Quando, aos 82’, o destrambelhado Talisca, mais tatuado e bochechudo por comparação aos seus dias de Benfica, viu o segundo cartão amarelo, o português que treina os turcos vestiu um olhar impávido, descrente no que via acontecer. Com menos um jogador, faltava aos encarnados gerir o tempo, conspirar a posse de bola e atentar ao homem que sempre estaria livre. Colocar os adversários a correr, jogar com a superioridade de corpos e o desespero alheio. Faltou calma para o sustentar, só Richard Ríos, na sua renovada perceção de querer ser menos tcharã, jogava com a presença de espírito para tentar que a equipa o fizesse.

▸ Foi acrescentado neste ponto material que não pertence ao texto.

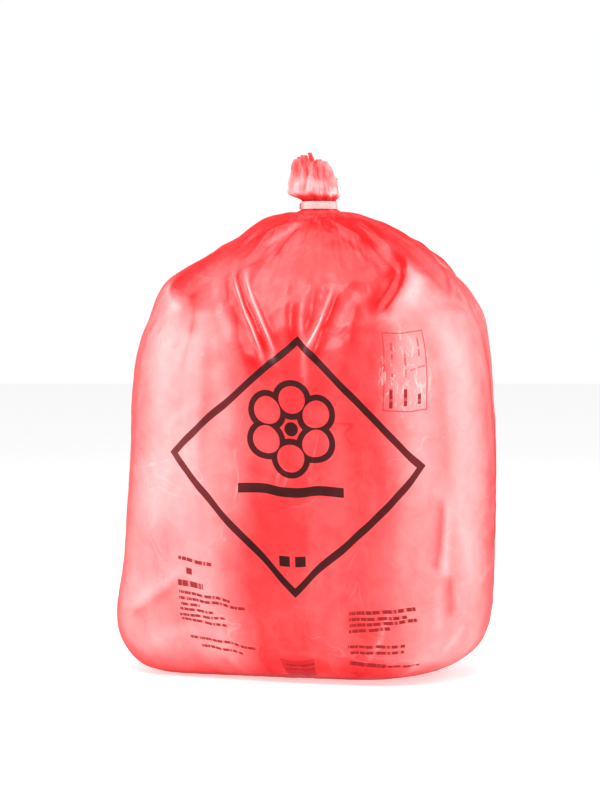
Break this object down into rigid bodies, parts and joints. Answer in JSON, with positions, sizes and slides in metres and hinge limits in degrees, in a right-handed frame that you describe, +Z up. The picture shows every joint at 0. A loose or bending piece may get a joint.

Calhou a melhor prestação do colombiano ser a sua mais prática, outra forma de dizer simples, desde que cruzou o Atlântico, pista para seguir na sua adaptação ao futebol deste lado do charco. Coincidiu também com o apuramento do Benfica para a Liga dos Campeões e Mourinho teria a sua razão: mais do que opções-mil, o Benfica joga mais do que o seu Fenerbahçe. E agora tem um trampolim de oxigénio para a equipa coesa e estável atrás, sem golos sofridos esta época, em sete jogos, trabalhar os momentos ofensivos com outro fulgor, de preferência com maior rasgo.
Darão jeito os milhões da Champions para trazer quem trate mais por tu, mais descontraidamente, o perfume que à equipa de Bruno Lage ainda falta aqui e ali na conceção dos ataques.